Injection drug users are at exceedingly heightened risk for contracting infectious diseases like Hepatitis C and HIV, and risk behaviors associated with drug use and sexual behavior contribute greatly to the prevalence of HIV and HCV in PWID communities. The injection drug user population in Puerto Rico, moreover, has witnessed greater destruction from these diseases than the national average due to increased need and tendency to participate in risky behaviors.
REACH researchers Kirk Dombrowski and Roberto Abadie contributed to a study regarding risk behaviors in rural Puerto Rican PWID social networks. The study was published in September in The Journal of Rural Health. The researchers’ objective was to define subtypes of injection and sexual risk populations within the PWID community and find correlates that could predict which characteristics of PWID would contribute to their membership in specific risk subtypes.

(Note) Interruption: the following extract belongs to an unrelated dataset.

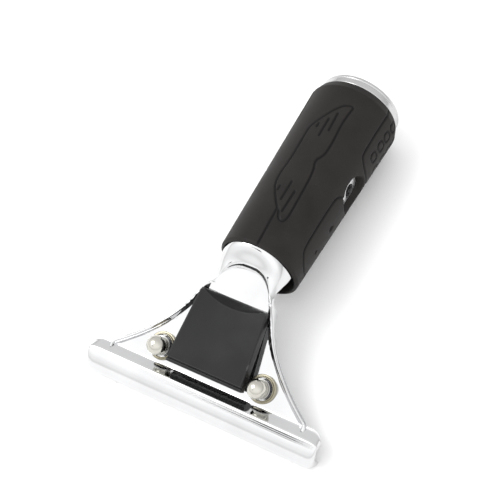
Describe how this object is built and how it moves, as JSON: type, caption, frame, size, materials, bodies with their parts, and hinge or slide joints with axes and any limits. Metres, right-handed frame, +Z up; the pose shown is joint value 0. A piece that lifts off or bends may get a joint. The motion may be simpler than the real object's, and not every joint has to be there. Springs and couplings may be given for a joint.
{
  "type": "squeegee handle",
  "caption": "Hand grip with a stamped steel head whose sprung lower jaw opens when its thumb pad is pressed, to take a blade channel.",
  "frame": {"origin": "centre of the pole socket's mouth, at the tail end of the ring", "axes": "+Y along the socket axis out of the tail, +Z up through the middle of the grip's relief, +X to the right seen from the tail towards the head; the stamped head points to -Y and slopes down 30 degrees"},
  "size_m": [0.1, 0.1438, 0.0487],
  "materials": {
    "polished_stainless": "polished stainless sheet with fine brushing on the lip",
    "satin_stainless": "satin stainless sheet",
    "hardened_steel": "ground",
    "zinc_steel": "bright zinc plate",
    "nickel_plate": "polished nickel plate",
    "passivated_steel": "olive passivated zinc",
    "spring_steel": "drawn wire",
    "rolled_aluminium": "turned and rolled",
    "black_nylon": "moulded",
    "black_rubber": "matt moulded rubber",
    "black_moulding": "fine satin moulding"
  },
  "bodies": {
    "handle": {"upper_jaw": "polished_stainless", "socket_tube": "satin_stainless", "socket_liner": "black_nylon", "liner_plug": "black_nylon", "end_ring": "rolled_aluminium", "rubber_grip": "black_rubber", "spring_cup_left": "passivated_steel", "spring_cup_right": "passivated_steel", "pivot_ear_left": "satin_stainless", "pivot_ear_right": "satin_stainless", "pad_pivot_pin": "zinc_steel", "pin_clip_left": "spring_steel", "pin_clip_right": "spring_steel", "clamp_spring_left": "spring_steel", "clamp_spring_right": "spring_steel"},
    "clamp": {"lower_jaw": "satin_stainless", "tooth_strip": "hardened_steel", "tooth_rivets": "zinc_steel", "clamp_stud_left": "zinc_steel", "clamp_stud_right": "zinc_steel", "dome_nut_left": "nickel_plate", "dome_nut_right": "nickel_plate", "spring_washer_left": "zinc_steel", "spring_washer_right": "zinc_steel"},
    "pad": {"release_pad": "black_moulding"}
  },
  "joints": [
    {"name": "jaw_slide", "type": "slide", "parent": "handle", "child": "clamp", "axis": [0, 0.5, -0.866], "range_m": [0, 0.00175], "stiffness_N_per_m": 3000, "springref_m": -0.003, "deforming": ["clamp_spring_left", "clamp_spring_right"]},
    {"name": "pad_press", "type": "hinge", "parent": "handle", "child": "pad", "pos_m": [0, -0.11225, -0.00294], "axis": [1, 0, 0], "range_deg": [0, 6.5], "stiffness_Nm_per_rad": 0.02}
  ],
  "couplings": [
    {"joint": "pad_press", "follows": "jaw_slide", "rad_per_m": 64.516}
  ]
}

The study was based on the rural Puerto Rican sample used by REACH researchers consisting of 315 injection drug users. Researchers categorized the risk subtypes of PWID by having low risk overall, high injection/low sexual risk, low injection/high sexual risk and high risk overall, based on common risk behavior indicators. The authors of the study demonstrated the findings that “younger age and past year homelessness predicted high-risk latent class membership, relative to the other classes” and “daily speedball use predicted membership in the high injection/low sexual risk class, relative to the low risk and low injection/high sexual risk classes.”
Understanding the risk behaviors of subtype classes of PWID will further assist in evidence-based interventions among the PWID population to prevent poor outcomes of injection drug use in Puerto Rico and the nation.